A Delgado le cosieron ayer a llamadas preguntándole por el francés. Y Perico, al que no le agradaba el carácter extravagante del profesor, como le conocían por su aire intelectual, las gafitas de encaje, la melena rubia, habló de un ciclista enorme, "de una clase y potencia descomunal. No habrá otro igual, porque era incómodo, atacaba en los avituallamientos, en las bajadas, provocaba cortes en cualquier esquina… Tenía esa picardía. O esa maldad, según se mire". El segoviano, recordó el Tour de 1989 en el que tocado anímicamente por su despiste en Luxemburgo y el desplome en la crono por equipos, vagaba por el pelotón como alma en pena en las etapas llanas, bajo el martillo de los 40 grados, preguntándose por qué demonios no se bajaba; y entonces aparecía Fignon sonriente, mordaz, le ponía cara de sorpresa y le decía: "¡Oh, Perico! ¿Ancora ici? (¿Todavía aquí?)".

los famosos 8 segundos Aquel, 1989, fue el Tour de la resurrección del parisino, a quien los problemas de rodilla le habían anulado prácticamente desde 1985, después de avasallar en dos Tours. La noche antes de la crono de París, 24 kilómetros, 50 segundos de ventaja frente a Lemond, celebró la victoria en su hotel. En las calles de su París natal perdió el Tour por 8 segundos frente a Lemond, el yanqui con el que no se hablaba. Fue su debacle definitiva. No se recuperó del golpe aunque años después, retirado ya, vinculado al ciclismo como organizador de la París-Niza hasta que tuvo que vender la carrera al Tour antes de que ésta le arruinase -aún mantenía la París-Correze-, dijo que el Tour, la carrera en torno a la que había girado toda su vida, no le obnubilaba, no le obsesionaba lo más mínimo, "aunque todas las semanas desde aquel día alguien me recuerda aquellos ocho segundos".

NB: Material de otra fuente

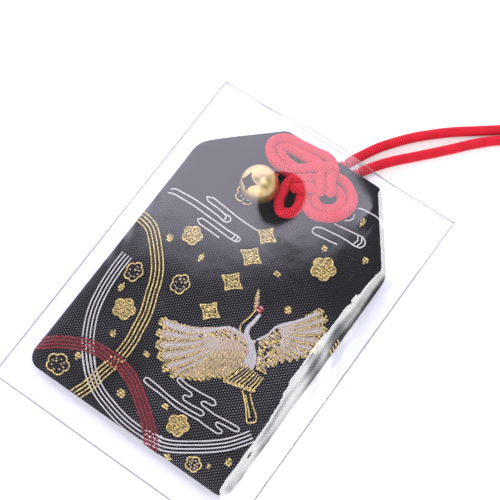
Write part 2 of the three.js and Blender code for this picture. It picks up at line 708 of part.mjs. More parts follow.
function frontFilm() {
  const inner = sleeve_half_width - weld_width;
  const left_side = spread(-inner, flat_left, 3);
  const right_side = spread(flat_right, inner, 3);
  const across = spread(flat_left, flat_right, 16);
  const columns = [-sleeve_half_width, ...left_side, ...across, ...right_side, inner, sleeve_half_width];
  const low_rows = spread(weld_width - sleeve_half_length, flat_bottom, 3);
  const knot_rows = spread(front_taper_start, sleeve_half_length, 14);
  const flat_rows = spread(flat_bottom, front_taper_start, 6);
  const rows = [-sleeve_half_length, ...low_rows, ...flat_rows, ...knot_rows, sleeve_half_length];
  const dipped = (x, y) => {
    const dip = 1 - (Math.abs(x) / sleeve_half_width) ** 4;
    return y - mouth_dip * dip * smooth((y - taper_start) / (sleeve_half_length - taper_start));
  };
  const places = rows.map((row) => columns.map((x) => ({ x, y: dipped(x, row) })));
  const heights = tautHeights(columns, places);
  const points = [];
  for (const lift of [film_thickness, 0]) {
    for (const [row, line] of places.entries()) {
      for (const [column, { x, y }] of line.entries()) {
        points.push(new THREE.Vector3(x, y, heights[row][column] + lift));
      }
    }
  }
  const faces = [];
  const layer = rows.length * columns.length;
  const at = (row, column, side) => side * layer + row * columns.length + column;
  for (let row = 0; row + 1 < rows.length; row += 1) {
    for (let column = 0; column + 1 < columns.length; column += 1) {
      for (const side of [0, 1]) {
        const near = [at(row, column, side), at(row, column + 1, side)];
        const far = [at(row + 1, column + 1, side), at(row + 1, column, side)];
        const quad = columns[column] < 0 ? [...near, ...far] : [near[1], ...far, near[0]];
        const halves = [[quad[0], quad[1], quad[2]], [quad[0], quad[2], quad[3]]];
        faces.push(...halves.map((half) => (side === 0 ? half : half.reverse())));
      }
    }
  }
  const rim = [];
  for (let column = 0; column + 1 < columns.length; column += 1) rim.push([0, column]);
  for (let row = 0; row + 1 < rows.length; row += 1) rim.push([row, columns.length - 1]);
  for (let column = columns.length - 1; column > 0; column -= 1) rim.push([rows.length - 1, column]);
  for (let row = rows.length - 1; row > 0; row -= 1) rim.push([row, 0]);
  for (const [index, [row, column]] of rim.entries()) {
    const [next_row, next_column] = rim[(index + 1) % rim.length];
    const [a, b] = [at(row, column, 0), at(next_row, next_column, 0)];
    const [c, d] = [at(row, column, 1), at(next_row, next_column, 1)];
    faces.push([a, c, d], [a, d, b]);
  }
  return triangleGeometry(points, faces);
}

function backFilm() {
  const sheet = new THREE.BoxGeometry(sleeve_width, sleeve_length, film_thickness);
  return sheet.translate(0, 0, film_thickness / 2);
}

// The whole charm
const charm = new THREE.Group();
charm.add(part('sleeve_back_film', backFilm(), film));
charm.add(part('sleeve_front_film', frontFilm(), film));
charm.add(part('brocade_front', brocadePanel(front_profile_shares, 1), brocade));
charm.add(part('brocade_back', brocadePanel(back_profile_shares, -1), brocade));
charm.add(part('seam_thread', seamThread(), gold_thread));
charm.add(part('lining_front', liningSheet(lining_front_base), lining_cloth));
charm.add(part('lining_back', liningSheet(lining_base), lining_cloth));
charm.add(part('wadding_pad', waddingPad(), wadding_wool));
charm.add(part('stiffener_card', stiffenerCard(), card_board));
charm.add(part('talisman_tablet', talismanTablet(), wood));
charm.add(part('talisman_paper', talismanPaper(), paper));
charm.add(part('knot_cord', knotCord(), red_cord));
charm.add(part('cord_loop', cordLoop(), red_cord));
charm.add(part('bell_tie', bellTie(), red_cord));
charm.add(bellGroup());
charm.add(part('bell_pellet', bellPellet(), steel));

export default charm;
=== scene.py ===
"""Omamori charm: a brocade bag with a knotted cord and a bell, lying in a clear film sleeve."""
import math

import bpy
import numpy as np
from mathutils import Matrix, Quaternion, Vector


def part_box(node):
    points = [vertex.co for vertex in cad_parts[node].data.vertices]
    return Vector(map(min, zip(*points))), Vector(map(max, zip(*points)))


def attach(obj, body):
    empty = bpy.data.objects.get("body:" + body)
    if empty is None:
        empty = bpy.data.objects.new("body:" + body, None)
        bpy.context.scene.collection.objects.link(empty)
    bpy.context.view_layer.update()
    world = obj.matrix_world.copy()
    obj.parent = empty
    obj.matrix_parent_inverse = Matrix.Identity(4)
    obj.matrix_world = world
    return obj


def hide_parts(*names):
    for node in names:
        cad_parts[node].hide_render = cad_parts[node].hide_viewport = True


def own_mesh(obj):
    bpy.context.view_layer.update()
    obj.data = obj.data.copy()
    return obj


bl_info = {
    "name": "Omamori charm in its sleeve",
    "version": (1, 0, 0),
    "blender": (4, 5, 0),
    "location": "3D View > Sidebar > Charm",
    "description": "Makes a brocade amulet bag with its cord, bell and clear film sleeve",
    "category": "Add Mesh",
}

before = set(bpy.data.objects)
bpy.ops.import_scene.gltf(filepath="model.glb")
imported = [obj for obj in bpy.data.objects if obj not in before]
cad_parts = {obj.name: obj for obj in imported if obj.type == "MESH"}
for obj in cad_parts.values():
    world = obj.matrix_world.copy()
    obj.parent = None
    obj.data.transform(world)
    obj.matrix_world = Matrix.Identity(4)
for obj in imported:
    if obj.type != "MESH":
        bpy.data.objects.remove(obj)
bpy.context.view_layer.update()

MM = 0.001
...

De Fignon también sabe algo Julián Gorospe, el joven y quebradizo líder de la Vuelta de 1983 hasta que llegó Serranillos. "Allí fue Fignon quien me tumbó. Se puso a tirar como una bestia preparándole el camino a Hinault y acabó por hundirme. Era un ciclista impresionante, pero de carácter difícil. No soportaba, por ejemplo, que la prensa le rodease", rescata el de Mañaria. Aquel mismo año de Serranillos, el triunfo de Hinault en la Vuelta, su ausencia en el Tour que le abrió la puerta de par en par a su joven compañero, fue también el de la muerte de Louison Bobet en Biarritz. Al francés, todo elegancia y ponderación, tres Tours consecutivos, un palmarés delicioso, se lo llevó un cáncer con 58 años. Cuatro años después, la misma enfermedad se tragaba a Jaques Anquetil, otra leyenda gala, que en lecho de muerte, en Rouen, recibió a Raymond Poulidor, su gran rival. Y con la misma fina ironía que guió su vida, le dijo: "Una vez más, acabarás segundo. Voy a morir antes". 23 años después, Fignon, en una entrevista en Le Journal du Dimanche pocos días después de presentar su biografía y anunciar su enfermedad, no se traicionaba. Orgulloso y despreocupado como fue siempre dejaba como epitafio: "No tengo ganas de morir, pero no tengo miedo. No soy especialmente valiente ni tampoco miedoso. Ni tampoco, en absoluto, religioso. He sido joven y despreocupado, y ha sido maravilloso. Por eso no tengo miedo a morir. Si esto se acabara enseguida, no lo lamentaría en exceso. He vivido una buena vida".